Cuando creíamos estar viviendo los últimos estertores del coronavirus, un nuevo caballo sin estribos espera desesperado que alguien lo inmovilice. Su nombre ya suena como una trompeta sobre las murallas de Jericó: Òmicron. Aún desconocemos su fuerza letal.
Cada cierto tiempo la raza humana sufre la llegada de un mortífero veneno venido de los albores del alba a consecuencia de una extraña mutación o tal vez procedente del propio cuerpo del ser humano o de un animal carroñero. En la actualidad, también es posible desarrollar en laboratorios gérmenes letales que podrían expandirse con oscuros propósitos.
La espeluznante “Gripe Española” emponzoñó a más de 40 millones de personas en todo el mundo. Exactamente se desconoce la cifra. Un siglo después aún no se sabe cuál fue el origen de esta epidemia que cruzó fronteras con el ímpetu del viento, y no respetó a ningún humano que encontrara a su paso.
Esos miasmas siniestros son la mayor pesadilla de la humanidad. Nuestra zozobra y desdicha. El Sida dejó 34 millones de personas en la cuneta de la muerte, pero lo espeluznante, lo que nos debe hacer recapacitar, es que la mitad de los nuevos afectados tienen entre 15 y 24 años, ascendiendo igualmente el número de mujeres.
Ningún país logró detener la epidemia. Y en palabras claras: cada minuto se infectan en el mundo, estadísticamente, 11 personas.
Los fármacos descubiertos no han dado el resultado que se indagaba, pero lo peor es que crearon una falsa esperanza y ahora ésta aparece rota, en los suelos, con los sueños de muchos infectados derrumbados.
A esto se debe añadir la aparente contradicción de que en estos instantes se sabe más sobre la propagación y la prevención de la enfermedad que nunca antes, pero hasta hoy sirve de poco.
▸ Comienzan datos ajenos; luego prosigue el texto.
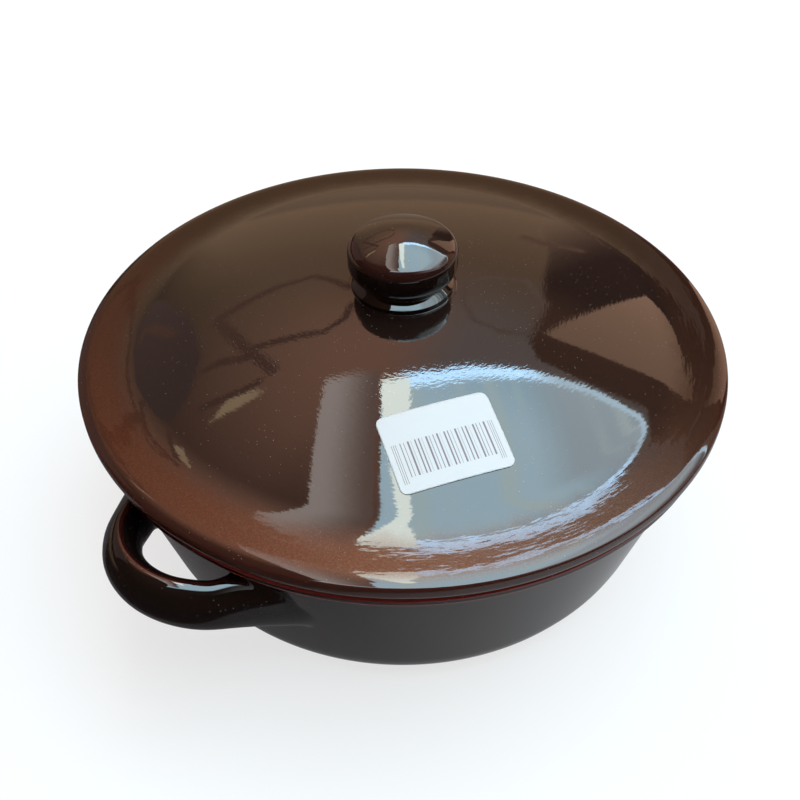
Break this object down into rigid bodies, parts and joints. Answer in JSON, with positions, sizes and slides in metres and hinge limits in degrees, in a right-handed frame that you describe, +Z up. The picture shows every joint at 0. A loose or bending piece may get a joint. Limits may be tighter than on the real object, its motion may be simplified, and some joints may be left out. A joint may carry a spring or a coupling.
{
  "type": "lidded casserole pan",
  "caption": "Round glazed earthenware casserole pan with two pulled strap handles and a loose domed lid with a round knob.",
  "frame": {"origin": "middle of the flat base, in the plane that the pan stands on", "axes": "+X runs out through one handle and -X through the other, +Z is up through the lid's knob"},
  "size_m": [0.2856, 0.248, 0.1351],
  "materials": {
    "glazed_clay": "deep brown glossy glaze over red-brown clay, paler and redder where it runs thin on edges",
    "label_paper": "white coated paper, satin"
  },
  "bodies": {
    "pan": {"pan_body": "glazed_clay", "handle_left": "glazed_clay", "handle_right": "glazed_clay"},
    "lid": {"lid": "glazed_clay", "knob": "glazed_clay", "label": "label_paper"}
  },
  "joints": [
    {"name": "lid_lift", "type": "slide", "parent": "pan", "child": "lid", "axis": [0, 0, 1], "range_m": [0, 0.15]}
  ]
}
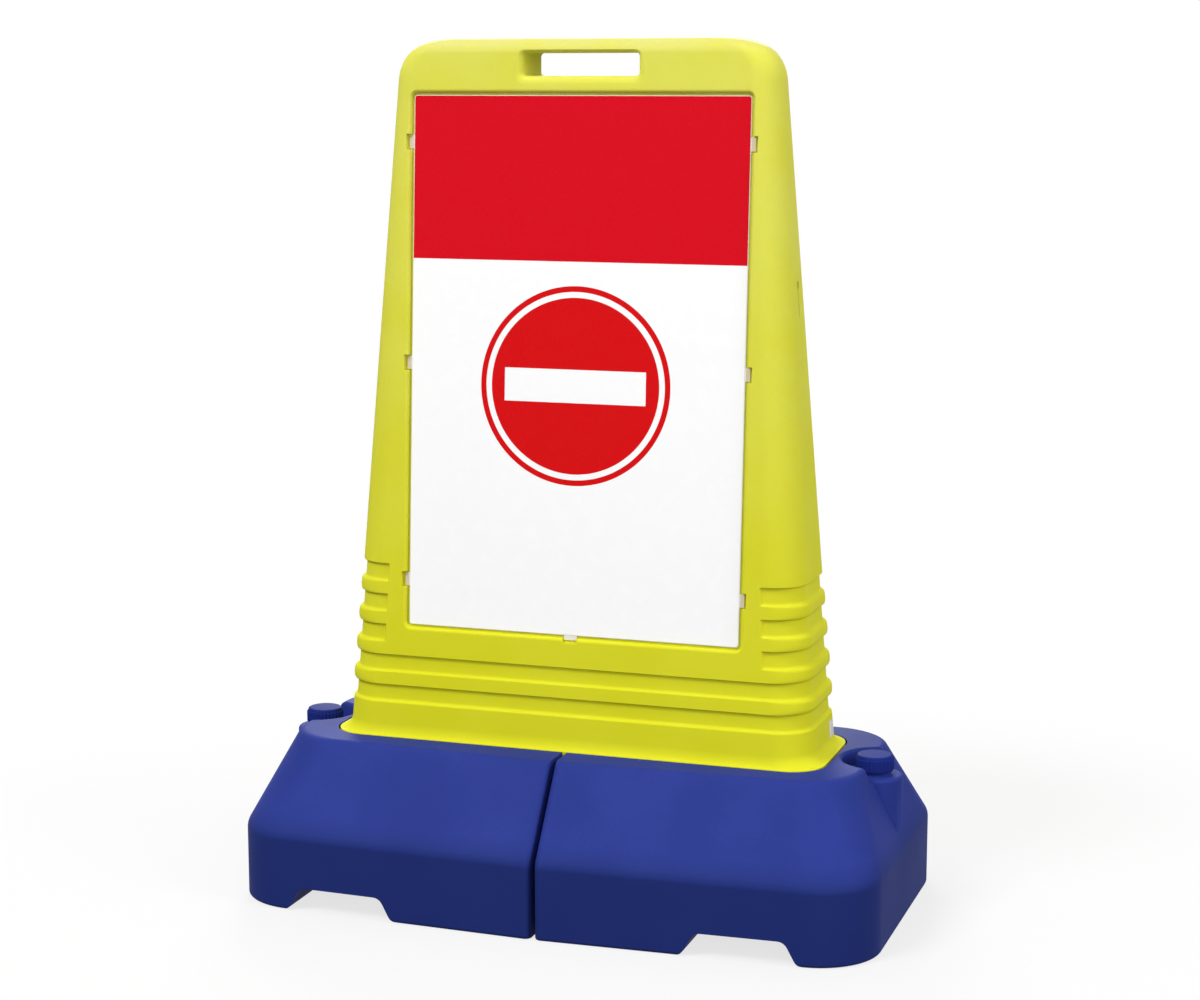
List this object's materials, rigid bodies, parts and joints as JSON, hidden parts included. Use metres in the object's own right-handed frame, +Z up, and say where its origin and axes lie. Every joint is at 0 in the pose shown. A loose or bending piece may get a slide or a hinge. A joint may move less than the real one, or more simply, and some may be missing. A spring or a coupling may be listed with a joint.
{
  "type": "freestanding sign",
  "caption": "Hollow tapered plastic sign body with a seated face plate, standing in two fillable ballast tanks that slide off sideways, with screw caps.",
  "frame": {"origin": "on the floor, at the centre of the base", "axes": "+X to the right along the sign as seen from its printed side, +Y to the back, +Z up; the printed side faces -Y"},
  "size_m": [0.841, 0.458, 1.1],
  "materials": {
    "body_yellow": "satin moulded",
    "plate_white": "semi-gloss sheet",
    "film_white": "gloss printed film",
    "tank_blue": "satin moulded, fine grain",
    "cap_blue": "satin moulded",
    "seal_black": "matt"
  },
  "bodies": {
    "sign_body": {"body_shell": "body_yellow", "sign_plate": "plate_white", "face_film": "film_white"},
    "left_tank": {"tank_left": "tank_blue"},
    "right_tank": {"tank_right": "tank_blue"},
    "left_seal": {"seal_left": "seal_black"},
    "right_seal": {"seal_right": "seal_black"},
    "left_cap": {"cap_left": "cap_blue"},
    "right_cap": {"cap_right": "cap_blue"}
  },
  "joints": [
    {"name": "left_tank_slide", "type": "slide", "parent": "sign_body", "child": "left_tank", "axis": [-1, 0, 0], "range_m": [0, 0.335]},
    {"name": "left_cap_lift", "type": "slide", "parent": "left_tank", "child": "left_seal", "axis": [0, 0, 1], "range_m": [0, 0.0151]},
    {"name": "left_cap_turn", "type": "hinge", "parent": "left_seal", "child": "left_cap", "pos_m": [-0.379, 0, 0.2], "axis": [0, 0, 1], "range_deg": [0, 1080]},
    {"name": "right_tank_slide", "type": "slide", "parent": "sign_body", "child": "right_tank", "axis": [1, 0, 0], "range_m": [0, 0.335]},
    {"name": "right_cap_lift", "type": "slide", "parent": "right_tank", "child": "right_seal", "axis": [0, 0, 1], "range_m": [0, 0.0151]},
    {"name": "right_cap_turn", "type": "hinge", "parent": "right_seal", "child": "right_cap", "pos_m": [0.379, 0, 0.2], "axis": [0, 0, 1], "range_deg": [0, 1080]}
  ],
  "couplings": [
    {"joint": "left_cap_lift", "follows": "left_cap_turn", "m_per_rad": 0.00079577},
    {"joint": "right_cap_lift", "follows": "right_cap_turn", "m_per_rad": 0.00079577}
  ]
}
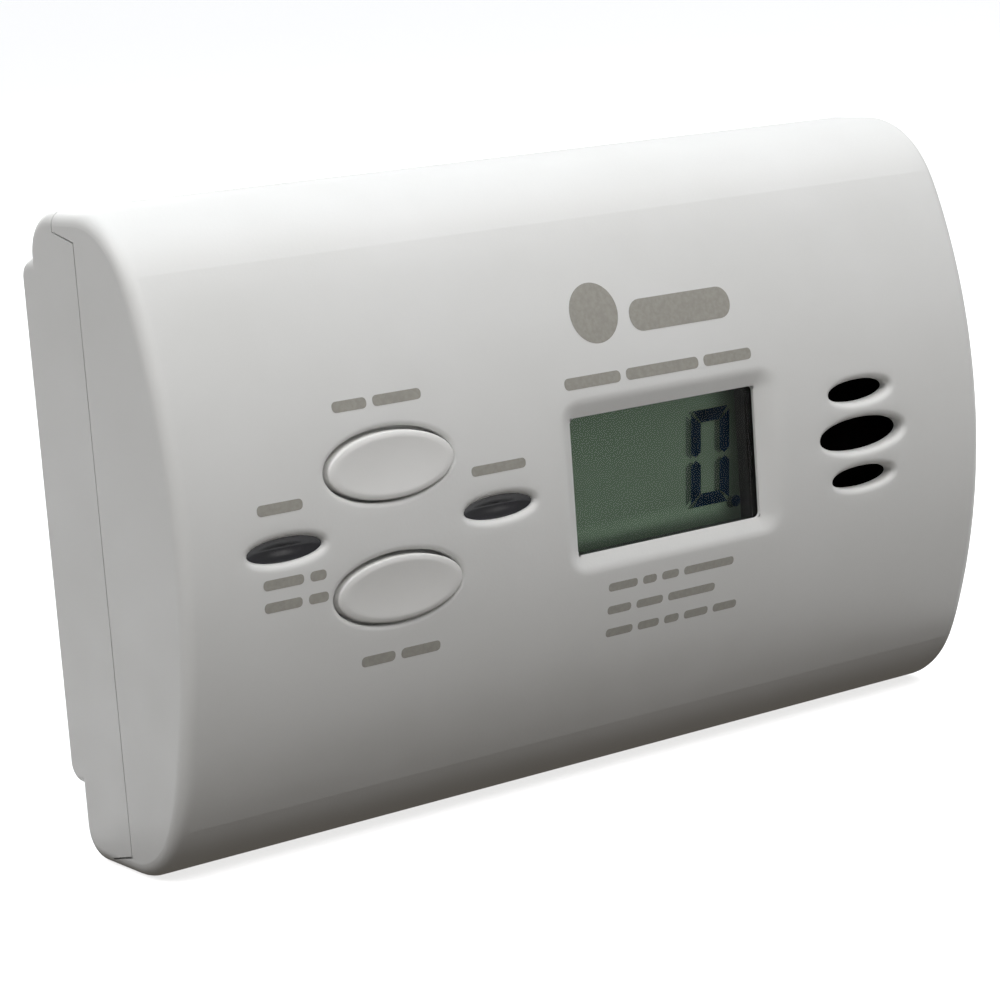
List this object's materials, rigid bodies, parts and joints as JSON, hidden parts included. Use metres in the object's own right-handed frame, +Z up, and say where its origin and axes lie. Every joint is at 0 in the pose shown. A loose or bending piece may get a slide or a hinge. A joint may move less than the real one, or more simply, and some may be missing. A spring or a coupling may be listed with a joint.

Ayer era el Sida que continúa haciendo camino hiriente, al presente el Coronavirus que unido al reciente Òmicron pudiera ser más peligroso, si eso cabe, que los dos pavores anteriores.
El poeta inglés William Blake señalaba: “Dios, que hizo el cordero, creó igualmente el tigre que lo devora”. Somos tolvanera de estrellas, y estamos aquí, sobre faz la Tierra, gracias a la energía atómica que, bien encauzada, es una ayuda imprescindible para el desarrollo humano y nos hará llegar a los confines del Universo.
No obstante, un amplio número expertos en la materia coinciden en un duro dictamen: será un virus y no una bomba atómica, lo que acabe con la población del planeta.